— start of Supplied material —

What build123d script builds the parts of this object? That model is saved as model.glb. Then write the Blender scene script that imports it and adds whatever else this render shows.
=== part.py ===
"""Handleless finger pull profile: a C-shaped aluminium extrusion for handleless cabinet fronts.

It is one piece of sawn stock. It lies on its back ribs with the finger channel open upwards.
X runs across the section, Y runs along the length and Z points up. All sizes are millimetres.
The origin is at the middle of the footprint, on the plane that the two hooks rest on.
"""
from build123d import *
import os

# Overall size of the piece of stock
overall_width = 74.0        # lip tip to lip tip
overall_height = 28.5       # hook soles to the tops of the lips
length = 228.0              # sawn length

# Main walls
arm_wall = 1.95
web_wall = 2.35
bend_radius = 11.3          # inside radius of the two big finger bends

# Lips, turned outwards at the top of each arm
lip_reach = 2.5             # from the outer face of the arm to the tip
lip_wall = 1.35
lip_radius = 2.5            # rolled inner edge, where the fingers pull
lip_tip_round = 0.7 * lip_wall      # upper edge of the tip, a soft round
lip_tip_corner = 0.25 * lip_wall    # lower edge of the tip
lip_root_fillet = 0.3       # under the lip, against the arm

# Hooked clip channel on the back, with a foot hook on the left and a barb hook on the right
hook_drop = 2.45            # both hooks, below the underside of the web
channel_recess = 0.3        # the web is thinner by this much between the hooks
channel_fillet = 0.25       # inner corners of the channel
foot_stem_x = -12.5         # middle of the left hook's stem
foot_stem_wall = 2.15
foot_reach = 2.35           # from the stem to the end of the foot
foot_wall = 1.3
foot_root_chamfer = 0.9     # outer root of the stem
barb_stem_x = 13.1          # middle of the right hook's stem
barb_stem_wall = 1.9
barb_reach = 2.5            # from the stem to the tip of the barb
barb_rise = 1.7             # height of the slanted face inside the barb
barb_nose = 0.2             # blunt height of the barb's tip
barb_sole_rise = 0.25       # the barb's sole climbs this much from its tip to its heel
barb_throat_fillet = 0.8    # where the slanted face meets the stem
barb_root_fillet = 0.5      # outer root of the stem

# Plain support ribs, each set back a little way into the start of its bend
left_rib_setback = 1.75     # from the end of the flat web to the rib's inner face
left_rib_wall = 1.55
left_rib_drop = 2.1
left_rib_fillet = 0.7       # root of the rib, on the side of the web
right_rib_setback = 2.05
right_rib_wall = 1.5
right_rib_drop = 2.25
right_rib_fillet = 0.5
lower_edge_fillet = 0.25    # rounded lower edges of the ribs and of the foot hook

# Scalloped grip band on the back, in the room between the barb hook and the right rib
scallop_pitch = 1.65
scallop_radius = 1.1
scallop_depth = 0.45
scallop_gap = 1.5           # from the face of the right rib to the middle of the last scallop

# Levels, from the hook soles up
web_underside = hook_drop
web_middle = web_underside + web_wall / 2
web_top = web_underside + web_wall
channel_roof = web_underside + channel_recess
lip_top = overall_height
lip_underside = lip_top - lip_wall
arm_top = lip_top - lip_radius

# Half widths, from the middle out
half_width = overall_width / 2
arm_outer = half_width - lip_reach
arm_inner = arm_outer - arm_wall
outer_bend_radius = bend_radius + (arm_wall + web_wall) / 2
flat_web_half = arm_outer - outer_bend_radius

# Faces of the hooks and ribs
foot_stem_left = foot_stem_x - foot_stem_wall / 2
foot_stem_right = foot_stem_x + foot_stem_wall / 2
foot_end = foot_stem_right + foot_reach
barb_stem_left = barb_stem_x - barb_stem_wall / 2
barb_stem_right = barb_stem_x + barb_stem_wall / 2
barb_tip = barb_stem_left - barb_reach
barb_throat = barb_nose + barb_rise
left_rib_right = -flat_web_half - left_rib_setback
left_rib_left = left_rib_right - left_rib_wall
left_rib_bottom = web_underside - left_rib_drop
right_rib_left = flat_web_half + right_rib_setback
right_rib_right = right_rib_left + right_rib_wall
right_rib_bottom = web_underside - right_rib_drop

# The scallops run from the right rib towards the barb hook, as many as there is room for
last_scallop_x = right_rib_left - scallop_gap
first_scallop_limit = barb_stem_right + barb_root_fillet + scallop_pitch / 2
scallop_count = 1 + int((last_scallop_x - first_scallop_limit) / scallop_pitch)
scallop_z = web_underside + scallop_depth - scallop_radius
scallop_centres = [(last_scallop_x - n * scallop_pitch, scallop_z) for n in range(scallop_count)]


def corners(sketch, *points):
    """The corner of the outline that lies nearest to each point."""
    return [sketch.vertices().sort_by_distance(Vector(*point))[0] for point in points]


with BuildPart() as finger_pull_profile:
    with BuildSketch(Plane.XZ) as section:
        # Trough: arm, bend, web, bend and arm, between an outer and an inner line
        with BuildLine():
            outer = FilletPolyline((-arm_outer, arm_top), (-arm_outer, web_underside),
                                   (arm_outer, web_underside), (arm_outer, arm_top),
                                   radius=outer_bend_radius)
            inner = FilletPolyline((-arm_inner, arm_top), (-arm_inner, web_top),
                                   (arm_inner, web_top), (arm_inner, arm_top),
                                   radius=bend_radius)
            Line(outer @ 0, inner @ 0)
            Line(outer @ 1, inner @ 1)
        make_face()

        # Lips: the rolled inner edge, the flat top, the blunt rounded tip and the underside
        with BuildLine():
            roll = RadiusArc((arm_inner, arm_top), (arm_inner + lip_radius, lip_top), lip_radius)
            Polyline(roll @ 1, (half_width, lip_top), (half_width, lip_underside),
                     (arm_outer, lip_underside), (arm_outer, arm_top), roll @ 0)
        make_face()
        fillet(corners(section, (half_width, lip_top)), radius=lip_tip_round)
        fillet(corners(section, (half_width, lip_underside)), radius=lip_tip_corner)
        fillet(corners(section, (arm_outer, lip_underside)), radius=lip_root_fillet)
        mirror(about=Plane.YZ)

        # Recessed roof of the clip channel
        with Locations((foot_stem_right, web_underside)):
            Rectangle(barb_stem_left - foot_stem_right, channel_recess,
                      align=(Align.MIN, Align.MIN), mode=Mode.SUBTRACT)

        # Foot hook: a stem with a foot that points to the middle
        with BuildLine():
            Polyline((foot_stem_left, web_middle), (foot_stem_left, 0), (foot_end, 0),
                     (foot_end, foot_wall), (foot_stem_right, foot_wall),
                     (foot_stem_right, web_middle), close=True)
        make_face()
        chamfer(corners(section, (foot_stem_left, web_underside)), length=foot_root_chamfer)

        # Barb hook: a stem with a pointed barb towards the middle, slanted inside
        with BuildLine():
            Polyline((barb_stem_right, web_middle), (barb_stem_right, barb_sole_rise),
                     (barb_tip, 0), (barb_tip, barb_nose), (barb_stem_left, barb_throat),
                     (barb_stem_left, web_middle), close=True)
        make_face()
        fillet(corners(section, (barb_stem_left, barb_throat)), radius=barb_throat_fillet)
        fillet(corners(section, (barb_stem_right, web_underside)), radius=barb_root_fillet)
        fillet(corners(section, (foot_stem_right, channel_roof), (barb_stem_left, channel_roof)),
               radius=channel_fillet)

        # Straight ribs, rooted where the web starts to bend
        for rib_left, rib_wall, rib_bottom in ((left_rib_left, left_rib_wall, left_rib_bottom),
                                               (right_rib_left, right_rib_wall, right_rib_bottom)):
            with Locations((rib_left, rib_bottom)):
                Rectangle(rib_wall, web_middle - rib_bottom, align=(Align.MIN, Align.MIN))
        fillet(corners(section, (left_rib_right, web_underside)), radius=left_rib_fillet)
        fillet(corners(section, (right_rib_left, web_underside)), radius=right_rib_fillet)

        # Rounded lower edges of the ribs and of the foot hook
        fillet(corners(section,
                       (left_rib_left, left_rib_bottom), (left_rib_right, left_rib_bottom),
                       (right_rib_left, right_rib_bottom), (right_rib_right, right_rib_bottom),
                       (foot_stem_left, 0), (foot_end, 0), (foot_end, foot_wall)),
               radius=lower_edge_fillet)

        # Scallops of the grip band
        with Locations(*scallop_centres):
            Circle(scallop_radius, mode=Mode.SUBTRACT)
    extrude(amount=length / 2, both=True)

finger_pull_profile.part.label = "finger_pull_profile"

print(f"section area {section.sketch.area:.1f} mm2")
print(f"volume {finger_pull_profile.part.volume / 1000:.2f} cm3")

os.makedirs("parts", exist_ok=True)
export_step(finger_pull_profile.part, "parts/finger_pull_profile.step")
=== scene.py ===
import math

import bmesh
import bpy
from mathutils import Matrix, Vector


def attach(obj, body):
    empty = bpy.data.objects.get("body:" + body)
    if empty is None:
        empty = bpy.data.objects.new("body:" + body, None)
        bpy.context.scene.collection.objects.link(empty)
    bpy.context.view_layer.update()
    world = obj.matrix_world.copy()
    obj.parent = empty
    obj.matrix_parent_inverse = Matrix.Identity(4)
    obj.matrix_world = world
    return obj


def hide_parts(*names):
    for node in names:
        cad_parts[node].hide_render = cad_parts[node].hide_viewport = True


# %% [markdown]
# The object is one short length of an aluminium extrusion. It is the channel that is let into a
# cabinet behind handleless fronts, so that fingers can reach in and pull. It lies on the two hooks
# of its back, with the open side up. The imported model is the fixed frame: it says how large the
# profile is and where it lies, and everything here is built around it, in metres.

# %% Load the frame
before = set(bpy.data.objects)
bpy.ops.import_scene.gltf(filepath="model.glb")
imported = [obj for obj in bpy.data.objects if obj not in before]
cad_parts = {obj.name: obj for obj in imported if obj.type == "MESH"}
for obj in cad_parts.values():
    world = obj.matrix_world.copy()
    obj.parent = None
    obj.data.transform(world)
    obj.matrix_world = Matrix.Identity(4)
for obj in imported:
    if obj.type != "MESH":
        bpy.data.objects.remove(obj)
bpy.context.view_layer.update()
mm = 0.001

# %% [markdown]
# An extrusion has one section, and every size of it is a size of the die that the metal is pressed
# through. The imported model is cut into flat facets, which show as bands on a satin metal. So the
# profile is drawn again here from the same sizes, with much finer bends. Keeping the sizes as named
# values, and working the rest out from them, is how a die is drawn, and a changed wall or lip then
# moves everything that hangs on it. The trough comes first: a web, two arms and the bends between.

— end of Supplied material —

§ Problem requirements:
Reprint the data above from the opening line to the line holding "handleless cabinet fronts.", inclusive, and nothing else.

§ Task result:
What build123d script builds the parts of this object? That model is saved as model.glb. Then write the Blender scene script that imports it and adds whatever else this render shows.
=== part.py ===
"""Handleless finger pull profile: a C-shaped aluminium extrusion for handleless cabinet fronts.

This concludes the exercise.